What a privilege it is to do this work!

I get up feeling excited every day.  I’m a member of the Church with a testimony that this is the Lord’s true Church.

I hold the same Priesthood that was bestowed upon Adam and Abraham.

I have been privileged to make covenants, something that few people in the history of the world have been able to do.

I have the privilege of being able to go to church each Sunday, and to renew my baptismal, priesthood, and temple covenants.  Renewing all of our covenants is what we do when we take the sacrament.  The sacrament itself is a covenant.  When taking the sacrament, we’re not promising perfection, but promising to keep trying.

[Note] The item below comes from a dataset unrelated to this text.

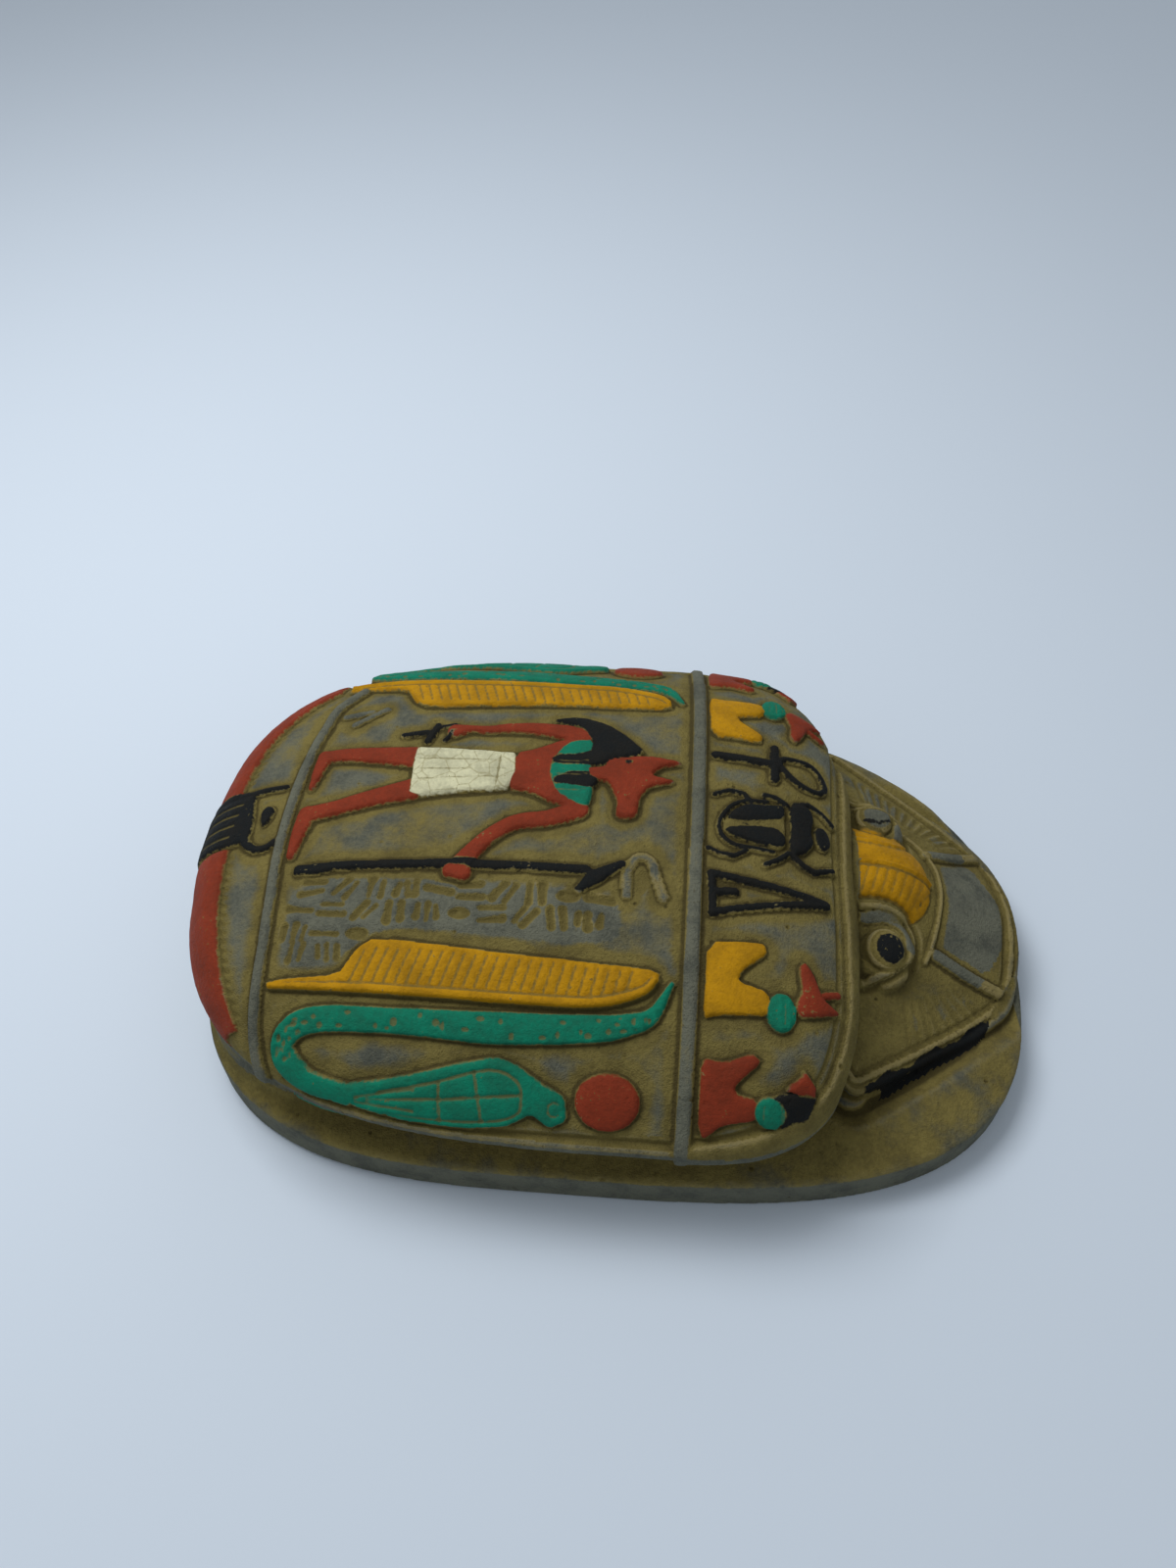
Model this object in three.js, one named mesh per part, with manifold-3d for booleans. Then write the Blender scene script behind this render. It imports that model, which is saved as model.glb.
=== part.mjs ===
import * as THREE from 'three';
import { mergeVertices } from 'three/addons/utils/BufferGeometryUtils.js';
import Module from 'manifold-3d';

const wasm = await Module();
wasm.setup();

// Driving sizes in millimetres: +X to the beetle's head, +Y to the far side, +Z up, the block on z = 0
const length = 162;
const width = 113;
const shellTop = 40;
const lipHeight = 21;
const baseHeight = 9;
const baseChamfer = 0.8;
const ledgeRise = 1.6;
const undercut = 4.5;
const rearUndercut = 1;
const flankInset = 1.2;
const lipFace = 2.6;
const reliefRise = 1;
const ridgeRise = 1;
const ridgeWidth = 2.8;
const rimRise = 0.6;
const strokeDepth = 0.7;
const plateThickness = 3.6;
const sides = 44;
const grooves = 6;
const strokesInRow = 10;

// The carving keeps its share of the block: these turn places on the 162 by 113 block into places here
const X = (x) => x * length / 162;
const Y = (y) => y * width / 113;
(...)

I have the privilege of extending these same blessings to all of my posterity and to all of my progenitors and to open the opportunity for each of them to be as happy and excited about life as I am.

I have a wife and a posterity that are sealed to me for eternity.

I have had the privilege of getting myself sealed into long lines of ancestors that I’ll have the honor of meeting in the not-too-distant future.  I anticipate that they’ll be very happy to see me.

I have the privilege of praying each day to know whose life I can bless that day—on either side of the veil.

We can’t do everything, but we can each do something.  Boyd K. Packer said, “ordinances and covenants become our credentials for admission into [God’s] presence.  To worthily receive them is the quest of a lifetime; to keep them thereafter is the challenge of mortality.”  (Ensign, May 1987, 24).

Find some time to go to the temple.

Set aside a couple of hours on the Sabbath to find your waiting ancestors.  Invite a temple and family history consultant to come to your house and show you how.

There is no more important work that we could possibly involve ourselves in than temple and family history work.